Letter 50 Commentary

 

Letter 50 is a series of letters exchanged between Clarissa and her brother James that Clarissa sends to Anna to read. James sends Clarissa to her Uncle Antony’s, in order to stop her communication with Anna and “somebody else”, who is presumably Lovelace. James also sends her to their uncle’s house so she will be forced to take visits with Solmes, since she refuses to do so at home.  After her visit with Solmes, James wants Clarissa to explain to her friends that “Virgil’s amor omnibus idem. . . is verified” in her. Taken from Virgil’s Georgics III written in 1693, “amor omnibus idem” is “the force of love in all creatures” (barnesandnoble.com). In her commentary on the letter to Anna, Clarissa takes offense to his use of Virgil’s words to set her up. James will only allow family to see Clarissa, though he warns that they do not want to see her and hear her “whining vocatives”. She is also greatly offended by that comment.

 

Clarissa offends James back, when she taunts him about his “pedantry” in quoting Virgil. She is quite obviously insinuating that he lacks sophistication and intelligence.
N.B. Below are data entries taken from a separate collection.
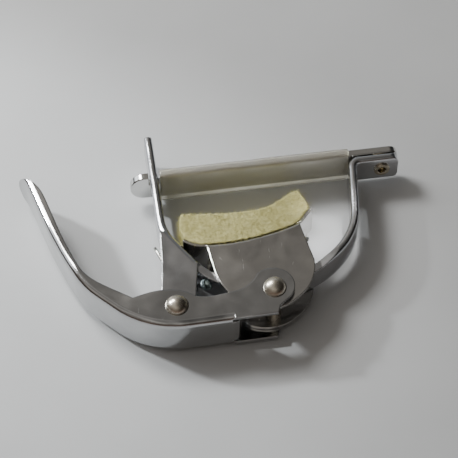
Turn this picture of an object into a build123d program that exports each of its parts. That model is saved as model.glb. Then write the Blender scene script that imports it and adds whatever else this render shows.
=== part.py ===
from build123d import *
import os
from math import copysign, cos, radians, sin

# Spring-closed guitar capo, lying on its side. All lengths are in millimetres.
# Everything is drawn in the plan of the mechanism: x along the bar, y from the handle towards
# the bar, z across the width, with the handle's rivet at x = y = 0 and z = 0 at mid-width.
# save() then moves each piece so that the origin is under the middle of the whole capo.

# where the drawing origin lies in the part's frame
ORIGIN_SHIFT = (-15.45, -27.8, 7.43)

# widths across the capo, each measured from mid-width
ARM_HALF = 4.6          # the strap's arms and flange
NECKED_HALF = 3.6       # the strap where the cradle straddles it
EAR_INSIDE = 2.6
EAR_OUTSIDE = 5.0
EAR_FOLD_R = 1.8        # radius where an ear folds over from the strap
STRAP_EDGE_R = 1.05     # rounding of the strap's edges
CRADLE_INSIDE = 4.05
CRADLE_OUTSIDE = 5.05
TAB_HALF = 4.8
LEVER_INSIDE = 5.2
LEVER_OUTSIDE = 6.3
BAR_HALF = 4.4
PAD_HALF = 5.0

# sheet and strap thicknesses
STRAP_T = 2.4
LEVER_T = 1.1
CRADLE_T = 1.0
BAR_T = 2.3
SLEEVE_WALL = 0.6
SLACK_ABOVE = 0.35      # the flattened sleeve is wider than the bar, and hangs below it
SLACK_BELOW = 2.1
GLUE_T = 0.2

# the two rivets that the handle and the cradle turn on
LEVER_PIVOT = (0.0, 0.0)
CRADLE_PIVOT = (27.3, 2.2)
LEVER_SHANK_R = 2.0
CRADLE_SHANK_R = 1.5
RUNNING_GAP = 0.05      # radial clearance of a shank in its holes
HEAD_GAP = 0.03         # clearance under a rivet head or a washer
DOME_R = 3.2
DOME_H = 2.5
WASHER_T = 0.4
FLAT_HEAD_T = 0.7

# the bar and its swivel
BAR_UNDERSIDE = 47.15
SWIVEL_X = 66.2
BAR_LEFT = -7.75
BAR_RIGHT = 71.3
SLEEVE_LEFT = 1.0
SLEEVE_RIGHT = 56.6
EYELET_SHANK_R = 1.7
EYELET_HOLE_R = 1.15
EYELET_RIM_R = 2.3

# the strap's centre line: the left arm down to the bottom, then up the right arm to the flange
STRAP_TOP = (-0.75, 62.8)
STRAP_DOWN = [(30.8,), (15.0, 31.0), (9.9,), (21.4, 59.0)]
STRAP_UP = [(33.0, 45.0), (24.0, 37.0), (14.9,), (2.6, -82.0), (11.6,)]

# the handle's outer face, from the flanges' right-hand corner round to the tip
WEB_START = (27.0, -6.25)
WEB_HEADING = 181.0
WEB = [(24.4,), (26.0, -48.0), (7.0,), (27.0, -20.0), (150.0, -8.5), (13.6,), (13.9, 28.6)]
WEB_BEND_R = 1.7        # outer radius of the bends between web and flanges
WEB_END = 15.4          # right of this the handle is only its two flanges

# the upper face of the cradle's plate, from its left tab to its right tab
PLATE_START = (5.0, 23.5)
PLATE_HEADING = -36.0
PLATE = [(1.6,), (8.0, 31.0), (60.0, 26.0), (4.0, 28.0), (5.0,)]

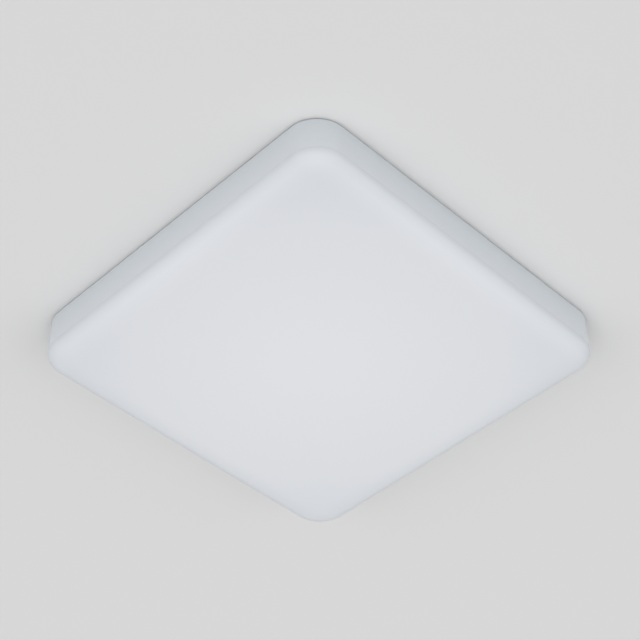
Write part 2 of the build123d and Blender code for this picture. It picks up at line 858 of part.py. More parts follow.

She tells him that if humanity were in the curriculum at his school, “it has not found a genius in you for mastering it”. Clarissa makes a valid point, since he is not treating his own blood like a human being. She also proposes that if he were to find a husband for her, she should be able to choose his wife. It is quite a daring proposal, being that (at the time) she is of the “lesser sex”.

 

Clarissa closes her response by telling James that she will not accept his letters unless “an authority I never will dispute” (i.e. her father) forces her into reading his letters. She wonders what she ever did to deserve his horrid treatment towards and closes it as his “injured sister”.